= Morton Baum (lawyer) =

American politician

Morton Baum (December 28, 1905 – February 7, 1968) was an American lawyer who devised the sales tax system in New York City. He also co-founded the New York City Center in 1943 and served as its chairman from 1966 to 1968.

== Biography ==
Baum was born on December 28, 1905, and grew up in Manhattan's Upper East Side between 72nd Street and Lexington Avenue. He graduated from Columbia College in 1925 and Harvard Law School in 1928. From 1930 to 1933 he was an assistant United States Attorney and was elected a member of the New York City Board of Aldermen in 1934.

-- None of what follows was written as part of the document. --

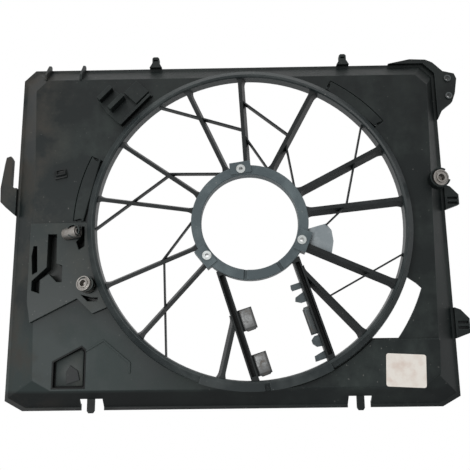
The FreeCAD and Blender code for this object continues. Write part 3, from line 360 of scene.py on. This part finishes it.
# painted highlight: the ring's base and edge are paler for the highlight along its lip
RING_NYLON = nylon("glass-filled nylon, ring", "#1f2526", "#4b504f", "#646b6a", 0.45, 0.4)
STRUT_NYLON = nylon("glass-filled nylon, struts", "#141717", "#3b3e40", "#3c4243", 0.3, 0.5)
# painted sheen: the motor seat is paler for the sheen on its flat face
SEAT_NYLON = nylon("glass-filled nylon, motor seat", "#485154", "#6c7678", "#7d8789", 0.6, 0.5)
# painted shade: near-black nylon for the shadowed tray and the wall above the duct
SHADE_NYLON = nylon("glass-filled nylon, grimy", "#0a0c0c", "#191b1b", "#222525", 0.3, 0.6)
HOOK_NYLON = nylon("glass-filled nylon, rail hooks", "#3d4446", "#6a7174", "#7a8183", 0.8, 0.5)
GUSSET_NYLON = nylon("glass-filled nylon, gusset", "#7f8689", "#a9aeb0", "#a4abad", 0.9, 0.5)
print("nylon finishes:", sum(material.name.startswith("glass") for material in bpy.data.materials))

# %% [markdown]
# ## Steel and film
# The clips are springs of bright carbon steel gone dull, and the inserts and bushes are zinc-plated
# or phosphated steel. All are metals, so their colour is that of their reflection, and what shows
# their age is a roughness that varies over about 5 mm, with brown stains where it is rough. The
# label is a matt film with blots about 14 mm across.

# %% Steel and film
STEEL_SPOT = 5
STAIN_PAINT = colour("#6b6157")
DULL_FADE = {"From Min": 0.4, "From Max": 0.65}
STAIN_FADE = {"From Min": 0.5, "From Max": 0.75, "To Max": 0.7}
BLOT = 14
BLOT_FADE = {"From Min": 0.45, "From Max": 0.7, "To Max": 0.6}
FILM_ROUGHNESS = 0.6


def steel(name, tint, rough):
    material = bpy.data.materials.new(name)
    material.use_nodes = True
    tree = material.node_tree
    place = node(tree, "ShaderNodeTexCoord").outputs["Object"]
    spot_noise = {"Vector": place, "Scale": 1000 / STEEL_SPOT, "Detail": 5.0, "Roughness": 0.65}
    spots = node(tree, "ShaderNodeTexNoise", spot_noise).outputs["Fac"]
    dull_fade = {"Value": spots, **DULL_FADE, "To Min": rough - 0.1, "To Max": rough + 0.2}
    dull = node(tree, "ShaderNodeMapRange", dull_fade)
    stain = node(tree, "ShaderNodeMapRange", {"Value": spots, **STAIN_FADE}).outputs[0]
    paint = node(tree, "ShaderNodeMix", {0: stain, 6: colour(tint), 7: STAIN_PAINT}, data_type="RGBA")
    surface = tree.nodes["Principled BSDF"]
    surface.inputs["Metallic"].default_value = 1.0
    tree.links.new(paint.outputs[2], surface.inputs["Base Color"])
    tree.links.new(dull.outputs[0], surface.inputs["Roughness"])
    return material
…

From 1935 to 1938, he was tax counsel to New York City mayor Fiorello La Guardia and helped draft the city's first sale tax plan. He also served on the finance committee of the Metropolitan Opera. In 1943, he helped found the New York City Center and served as chairman of its finance committee. He was also instrumental in helping to found the New York City Opera and the New York City Ballet by hiring the likes of Julius Rudel, George Balanchine, and Lincoln Kirstein. He was also a consultant to mayor John Lindsay's commission on city finances.

Baum was credited in reorganizing the City Center into the newly formed Lincoln Center, and served on its board. Baum served as the City Center's chairman from 1966 until his death.

Baum died on February 7, 1968, in the Columbia-Presbyterian Medical Center at age 62.